The Harvest at (Gulp) The Foot
/In the May 26 Golf World (not yet online), Tim Rosaforte writes about Donald Trump, who he says is a "golf guy with a business sense and now the credibility that comes with a USGA stamp of approval."
He also writes about going to "The Foot" on Monday to test out the rough they are harvesting at yes, Winged Foot. (Branding it The Foot is part of his effort to come up with the cheesiest, least original golf course knicknames possible.)
Anyway, good news from, uh, The Foot. The rough is growing and everyone is so, so happy!
Rosaforte writes that he'd like to have the ball concession when superintendent Eric "Greypok" cuts the grass after the Open. Well, when Eric Greytok cuts it, we'll let Rosaforte go for that concession too.
Online at GolfDigest.com, he offers a lengthier, more painful version of his rough harvest observations.
Walter Driver, president of the U.S. Golf Association and the man in charge of the upcoming U.S. Open, stood on the 10th tee of the West Course at Winged Foot Golf Club on Tuesday, and instead of doing what Ben Hogan said\ -- aim to hit it through the bedroom window of the house behind the green of the 188-yard par 3 -- Driver, a legitimate 2-handicap, struck a rare poor shot, flaring the ball out to the right, where it disappeared in a nest of grass.
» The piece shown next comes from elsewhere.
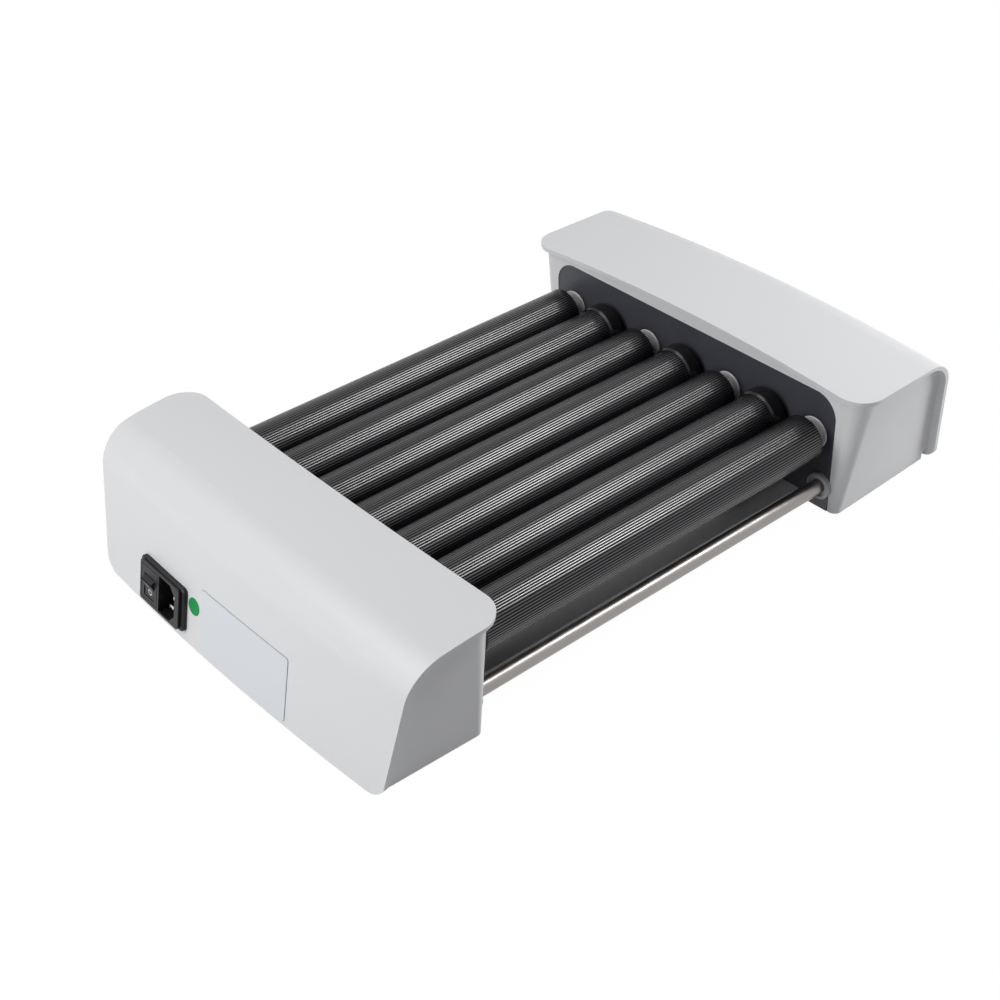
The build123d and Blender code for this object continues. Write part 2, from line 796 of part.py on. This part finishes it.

It was fitting that the first shot hit by the man who will take all the heat for the deep rough at this year's Open required a search party and almost all of the allotted five minutes before finding his pellet. From there, the players in his group were given a snapshot of the chain reaction that occurs in an Open when a ball doesn't come to rest in the short grass. This is not like your basic tour stop, where the big boys can play bomb and gouge. This is wet wire-brush, wrist-spraining, ball-gobbling, destroy-your-mind vegetation, and so the clubface of Driver's wedge closed down, and the ball squirted back onto the closely mowed grass. From there he chipped on and two-putted for a double-bogey five.
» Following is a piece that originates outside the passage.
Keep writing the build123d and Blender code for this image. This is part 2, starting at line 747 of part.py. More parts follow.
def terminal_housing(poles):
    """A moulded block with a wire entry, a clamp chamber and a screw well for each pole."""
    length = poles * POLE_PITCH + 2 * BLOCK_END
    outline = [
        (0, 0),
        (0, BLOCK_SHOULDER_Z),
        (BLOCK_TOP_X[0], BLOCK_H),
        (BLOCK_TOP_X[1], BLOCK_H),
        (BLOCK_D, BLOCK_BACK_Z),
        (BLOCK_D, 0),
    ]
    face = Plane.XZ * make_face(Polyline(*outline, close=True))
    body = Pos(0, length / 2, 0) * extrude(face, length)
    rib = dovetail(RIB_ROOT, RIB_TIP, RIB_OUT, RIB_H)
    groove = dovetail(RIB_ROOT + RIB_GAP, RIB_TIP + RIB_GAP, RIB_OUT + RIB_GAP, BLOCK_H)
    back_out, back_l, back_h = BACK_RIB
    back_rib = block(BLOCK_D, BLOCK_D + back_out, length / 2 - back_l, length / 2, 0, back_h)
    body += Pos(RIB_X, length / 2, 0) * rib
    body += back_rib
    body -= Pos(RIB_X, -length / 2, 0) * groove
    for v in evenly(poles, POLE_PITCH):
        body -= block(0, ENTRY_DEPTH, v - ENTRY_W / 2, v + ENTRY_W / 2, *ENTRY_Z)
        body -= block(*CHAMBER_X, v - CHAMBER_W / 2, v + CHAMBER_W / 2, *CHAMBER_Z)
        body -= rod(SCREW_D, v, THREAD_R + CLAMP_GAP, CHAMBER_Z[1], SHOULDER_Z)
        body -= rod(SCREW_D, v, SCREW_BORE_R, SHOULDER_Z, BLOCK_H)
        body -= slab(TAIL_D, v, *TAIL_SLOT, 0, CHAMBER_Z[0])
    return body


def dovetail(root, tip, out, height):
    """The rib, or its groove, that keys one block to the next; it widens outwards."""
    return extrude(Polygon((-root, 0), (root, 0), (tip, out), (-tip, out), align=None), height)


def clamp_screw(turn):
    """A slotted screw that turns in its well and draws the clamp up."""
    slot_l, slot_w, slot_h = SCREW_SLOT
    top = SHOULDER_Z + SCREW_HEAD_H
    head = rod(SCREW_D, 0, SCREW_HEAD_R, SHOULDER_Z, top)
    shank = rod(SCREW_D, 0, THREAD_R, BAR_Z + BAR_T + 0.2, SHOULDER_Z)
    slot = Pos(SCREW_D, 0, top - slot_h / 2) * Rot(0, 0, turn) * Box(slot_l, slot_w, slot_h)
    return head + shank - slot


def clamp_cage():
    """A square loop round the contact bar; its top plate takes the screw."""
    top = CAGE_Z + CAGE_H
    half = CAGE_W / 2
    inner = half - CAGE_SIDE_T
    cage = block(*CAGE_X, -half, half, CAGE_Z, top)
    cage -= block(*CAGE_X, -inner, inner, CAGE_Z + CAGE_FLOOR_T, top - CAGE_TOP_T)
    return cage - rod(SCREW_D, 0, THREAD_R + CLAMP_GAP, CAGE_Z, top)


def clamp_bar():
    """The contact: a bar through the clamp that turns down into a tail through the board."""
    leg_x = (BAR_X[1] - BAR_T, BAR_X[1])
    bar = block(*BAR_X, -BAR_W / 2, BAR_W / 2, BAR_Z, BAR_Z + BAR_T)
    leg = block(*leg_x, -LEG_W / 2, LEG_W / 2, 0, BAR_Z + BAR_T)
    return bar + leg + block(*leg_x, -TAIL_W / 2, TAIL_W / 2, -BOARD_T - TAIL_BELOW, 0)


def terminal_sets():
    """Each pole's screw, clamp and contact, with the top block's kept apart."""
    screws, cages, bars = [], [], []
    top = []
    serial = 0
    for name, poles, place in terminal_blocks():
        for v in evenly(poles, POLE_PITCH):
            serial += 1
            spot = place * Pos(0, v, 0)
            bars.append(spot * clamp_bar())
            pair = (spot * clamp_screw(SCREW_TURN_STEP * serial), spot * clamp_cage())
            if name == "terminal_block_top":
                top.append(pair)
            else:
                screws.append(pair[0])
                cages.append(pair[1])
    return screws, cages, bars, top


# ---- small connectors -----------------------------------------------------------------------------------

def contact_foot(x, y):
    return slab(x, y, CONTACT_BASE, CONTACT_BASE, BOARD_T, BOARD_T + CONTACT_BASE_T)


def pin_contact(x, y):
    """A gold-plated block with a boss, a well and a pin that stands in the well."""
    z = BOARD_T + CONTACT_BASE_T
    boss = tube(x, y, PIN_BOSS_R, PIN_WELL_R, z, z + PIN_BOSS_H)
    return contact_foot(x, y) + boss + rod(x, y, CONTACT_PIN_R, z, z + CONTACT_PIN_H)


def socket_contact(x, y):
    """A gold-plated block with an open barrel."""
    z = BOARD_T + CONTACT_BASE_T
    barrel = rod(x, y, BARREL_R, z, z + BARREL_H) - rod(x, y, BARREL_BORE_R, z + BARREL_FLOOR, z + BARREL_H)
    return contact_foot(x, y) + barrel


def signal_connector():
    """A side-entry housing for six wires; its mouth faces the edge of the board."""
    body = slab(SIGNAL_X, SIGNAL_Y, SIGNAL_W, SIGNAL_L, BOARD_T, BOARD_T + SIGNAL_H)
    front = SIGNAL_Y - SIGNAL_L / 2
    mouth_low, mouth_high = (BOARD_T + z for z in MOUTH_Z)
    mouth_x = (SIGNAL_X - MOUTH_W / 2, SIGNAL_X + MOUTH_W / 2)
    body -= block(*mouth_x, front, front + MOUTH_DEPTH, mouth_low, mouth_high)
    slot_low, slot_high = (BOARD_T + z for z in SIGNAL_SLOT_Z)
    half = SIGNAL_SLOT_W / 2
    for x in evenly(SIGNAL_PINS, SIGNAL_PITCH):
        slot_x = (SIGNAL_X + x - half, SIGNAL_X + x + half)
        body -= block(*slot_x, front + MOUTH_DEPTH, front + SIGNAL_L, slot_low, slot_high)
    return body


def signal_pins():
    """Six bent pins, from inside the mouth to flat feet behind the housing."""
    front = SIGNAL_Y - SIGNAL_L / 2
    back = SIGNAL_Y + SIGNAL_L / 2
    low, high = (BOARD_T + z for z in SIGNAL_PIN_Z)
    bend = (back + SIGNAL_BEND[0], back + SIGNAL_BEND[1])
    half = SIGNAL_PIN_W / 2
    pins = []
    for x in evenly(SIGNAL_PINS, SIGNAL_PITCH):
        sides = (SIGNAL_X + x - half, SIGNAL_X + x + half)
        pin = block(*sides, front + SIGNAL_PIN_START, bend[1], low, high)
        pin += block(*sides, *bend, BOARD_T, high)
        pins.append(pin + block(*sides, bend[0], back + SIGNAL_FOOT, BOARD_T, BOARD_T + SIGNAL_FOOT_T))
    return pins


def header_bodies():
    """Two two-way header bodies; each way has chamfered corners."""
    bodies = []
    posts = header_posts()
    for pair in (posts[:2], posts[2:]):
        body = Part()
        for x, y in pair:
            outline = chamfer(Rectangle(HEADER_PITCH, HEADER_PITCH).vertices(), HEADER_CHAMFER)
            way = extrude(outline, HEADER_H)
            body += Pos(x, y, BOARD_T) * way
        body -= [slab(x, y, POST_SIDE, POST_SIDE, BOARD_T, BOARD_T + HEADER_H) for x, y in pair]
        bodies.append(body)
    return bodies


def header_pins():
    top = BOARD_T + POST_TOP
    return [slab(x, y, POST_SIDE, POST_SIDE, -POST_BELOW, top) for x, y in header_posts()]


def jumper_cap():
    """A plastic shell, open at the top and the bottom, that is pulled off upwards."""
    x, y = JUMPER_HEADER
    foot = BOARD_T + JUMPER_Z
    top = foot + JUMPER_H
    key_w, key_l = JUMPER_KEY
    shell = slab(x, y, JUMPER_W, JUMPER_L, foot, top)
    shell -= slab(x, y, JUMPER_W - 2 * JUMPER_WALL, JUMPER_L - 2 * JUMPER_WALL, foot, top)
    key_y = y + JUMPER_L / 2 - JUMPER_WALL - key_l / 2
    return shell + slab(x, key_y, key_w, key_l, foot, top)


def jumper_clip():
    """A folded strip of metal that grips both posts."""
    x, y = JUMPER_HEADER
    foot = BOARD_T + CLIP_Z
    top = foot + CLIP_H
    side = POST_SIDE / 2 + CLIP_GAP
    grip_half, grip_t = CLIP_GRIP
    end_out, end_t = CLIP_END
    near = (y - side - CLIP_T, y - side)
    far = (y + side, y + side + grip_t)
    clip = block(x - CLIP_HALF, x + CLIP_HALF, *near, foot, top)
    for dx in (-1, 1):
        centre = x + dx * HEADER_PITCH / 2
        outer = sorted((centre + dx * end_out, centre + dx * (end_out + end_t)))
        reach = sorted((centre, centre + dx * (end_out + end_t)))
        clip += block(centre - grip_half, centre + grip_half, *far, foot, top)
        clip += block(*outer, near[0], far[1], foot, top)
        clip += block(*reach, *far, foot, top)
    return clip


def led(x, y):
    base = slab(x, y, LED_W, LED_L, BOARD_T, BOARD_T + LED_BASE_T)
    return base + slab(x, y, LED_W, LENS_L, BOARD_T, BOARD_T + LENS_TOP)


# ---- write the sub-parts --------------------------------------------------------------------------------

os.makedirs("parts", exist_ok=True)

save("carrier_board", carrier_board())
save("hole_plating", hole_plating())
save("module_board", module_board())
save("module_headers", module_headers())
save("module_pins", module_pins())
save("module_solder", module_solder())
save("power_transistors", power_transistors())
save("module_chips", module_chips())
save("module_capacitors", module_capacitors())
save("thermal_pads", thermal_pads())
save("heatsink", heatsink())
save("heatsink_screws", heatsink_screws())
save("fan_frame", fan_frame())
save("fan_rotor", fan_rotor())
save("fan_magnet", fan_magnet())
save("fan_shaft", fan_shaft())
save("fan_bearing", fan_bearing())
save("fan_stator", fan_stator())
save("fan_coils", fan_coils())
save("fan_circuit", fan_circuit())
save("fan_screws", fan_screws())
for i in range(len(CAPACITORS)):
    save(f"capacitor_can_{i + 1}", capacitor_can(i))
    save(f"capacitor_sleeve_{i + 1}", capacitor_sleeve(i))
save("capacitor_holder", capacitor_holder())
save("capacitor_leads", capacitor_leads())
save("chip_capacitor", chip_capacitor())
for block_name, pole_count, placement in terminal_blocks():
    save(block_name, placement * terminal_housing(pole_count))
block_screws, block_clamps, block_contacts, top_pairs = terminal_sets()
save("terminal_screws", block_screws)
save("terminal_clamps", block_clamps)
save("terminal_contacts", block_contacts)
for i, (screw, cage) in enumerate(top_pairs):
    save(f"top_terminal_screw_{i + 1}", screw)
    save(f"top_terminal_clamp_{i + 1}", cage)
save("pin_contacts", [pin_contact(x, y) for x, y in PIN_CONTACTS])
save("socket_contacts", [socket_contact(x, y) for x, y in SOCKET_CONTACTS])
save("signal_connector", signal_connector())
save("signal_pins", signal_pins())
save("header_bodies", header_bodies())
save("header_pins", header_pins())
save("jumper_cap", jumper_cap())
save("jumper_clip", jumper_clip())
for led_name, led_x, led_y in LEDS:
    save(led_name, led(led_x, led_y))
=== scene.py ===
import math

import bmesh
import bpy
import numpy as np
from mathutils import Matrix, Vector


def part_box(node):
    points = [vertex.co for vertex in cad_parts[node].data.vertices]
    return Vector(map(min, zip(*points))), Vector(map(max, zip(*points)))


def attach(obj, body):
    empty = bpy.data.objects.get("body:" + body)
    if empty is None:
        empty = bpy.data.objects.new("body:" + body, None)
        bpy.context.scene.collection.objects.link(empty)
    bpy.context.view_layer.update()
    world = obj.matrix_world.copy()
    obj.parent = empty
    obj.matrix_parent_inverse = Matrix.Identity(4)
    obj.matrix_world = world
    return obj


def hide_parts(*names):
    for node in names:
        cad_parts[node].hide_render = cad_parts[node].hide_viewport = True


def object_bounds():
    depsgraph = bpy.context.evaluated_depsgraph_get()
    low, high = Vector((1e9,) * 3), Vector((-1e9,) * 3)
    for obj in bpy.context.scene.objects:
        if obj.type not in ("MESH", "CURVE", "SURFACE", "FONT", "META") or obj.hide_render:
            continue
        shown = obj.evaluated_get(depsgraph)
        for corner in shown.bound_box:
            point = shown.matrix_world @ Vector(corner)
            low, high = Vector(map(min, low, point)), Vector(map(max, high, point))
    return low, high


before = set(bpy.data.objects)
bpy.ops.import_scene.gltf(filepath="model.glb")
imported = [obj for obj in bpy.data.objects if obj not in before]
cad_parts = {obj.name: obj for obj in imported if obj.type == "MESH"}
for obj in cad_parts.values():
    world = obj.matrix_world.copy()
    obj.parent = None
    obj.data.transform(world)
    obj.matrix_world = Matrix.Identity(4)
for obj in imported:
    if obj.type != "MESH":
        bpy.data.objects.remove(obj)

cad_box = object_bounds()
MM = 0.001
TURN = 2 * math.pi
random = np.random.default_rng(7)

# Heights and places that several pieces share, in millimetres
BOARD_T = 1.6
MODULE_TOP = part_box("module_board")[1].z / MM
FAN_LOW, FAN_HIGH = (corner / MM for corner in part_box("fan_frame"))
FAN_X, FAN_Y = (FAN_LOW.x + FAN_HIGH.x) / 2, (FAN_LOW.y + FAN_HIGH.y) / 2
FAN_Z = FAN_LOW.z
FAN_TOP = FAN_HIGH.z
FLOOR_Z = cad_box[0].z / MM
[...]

Oh, joy! All of this rough is going to make the U.S. Open all about us, the USGA! They're going to talk about us, and notice, and admire us for putting these Tour boys in their rightful place, which most definitely had better not be 350 yards off the tee!
The early scouting report: Better bring your straight ball. The nitrates, as Walter pointed out, have been working on Winged Foot's lawn. Mix the fertilizer with a wet spring, and a tree-removal program that gives the grass plenty of air and sunlight, and 7,264-yard Winged Foot West is in shape for another massacre.
It's been 22 years, but there is not an Open course that looks more like an Open Course than The Foot, and you can't believe how good the West course looks, how beautiful the green complexes are now that the tree huggers have lost their battle, and how terrorizing it's going to be that third week in June, when the contestants can't take a newspaper double and move with a smile to the next tee.
"Hitting the fairway is recommended here," said Driver at the driveable par-4 sixth.
Ha, ha! Bang fist on table! Such wit!
Halfway through the round, Driver got on his Blackberry and sent a text message to Mike Davis, the USGA's new director of competitions. He had driven into a clump of broccoli on the first hole and couldn't get a club on his ball. After moving it two feet, he expressed to Davis that the second cut was a little too lenient and the third cut a bit too penal. That will be tweaked in time for the opening round on June 15. After Shinnecock in 2004, the president doesn't want this one getting out of hand.
Shinnecock? Something went wrong there?